• [Collected data]:
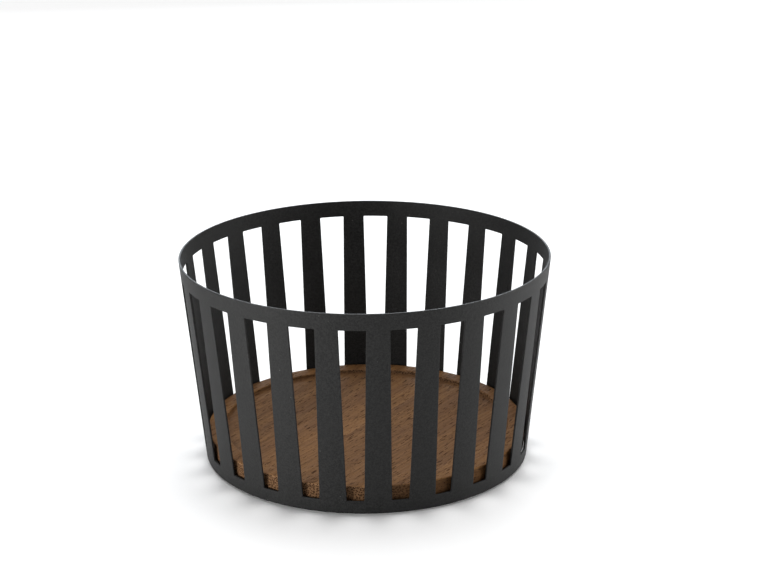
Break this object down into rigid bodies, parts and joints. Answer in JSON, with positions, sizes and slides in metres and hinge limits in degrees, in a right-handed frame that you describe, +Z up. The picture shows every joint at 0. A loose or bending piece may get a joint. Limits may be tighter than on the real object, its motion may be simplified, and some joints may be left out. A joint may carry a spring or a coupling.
{
  "type": "bread basket",
  "caption": "Round tapered bread basket: black slotted sheet-steel ring with a plain rim and base band, and a lift-out wooden base plate with a raised lip.",
  "frame": {"origin": "centre of the footprint, on the surface that the feet stand on", "axes": "+Z up along the basket's axis; -Y is the front, where a slat is centred; +X to the right"},
  "size_m": [0.23, 0.23, 0.131],
  "materials": {
    "powder_coat": "matt black fine-texture powder coat",
    "wood": "oiled dark acacia, satin",
    "rubber": "matt black"
  },
  "bodies": {
    "basket": {"basket_shell": "powder_coat", "support_tab_1": "powder_coat", "support_tab_2": "powder_coat", "support_tab_3": "powder_coat", "support_tab_4": "powder_coat", "foot_pad_1": "rubber", "foot_pad_2": "rubber", "foot_pad_3": "rubber", "foot_pad_4": "rubber"},
    "plate": {"base_plate": "wood"}
  },
  "joints": [
    {"name": "base_plate_lift", "type": "slide", "parent": "basket", "child": "plate", "axis": [0, 0, 1], "range_m": [0, 0.135]}
  ]
}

• [To do]: Write out every line of the preceding listing that contains "bodies".

• [Finished answer]:
Break this object down into rigid bodies, parts and joints. Answer in JSON, with positions, sizes and slides in metres and hinge limits in degrees, in a right-handed frame that you describe, +Z up. The picture shows every joint at 0. A loose or bending piece may get a joint. Limits may be tighter than on the real object, its motion may be simplified, and some joints may be left out. A joint may carry a spring or a coupling.
  "bodies": {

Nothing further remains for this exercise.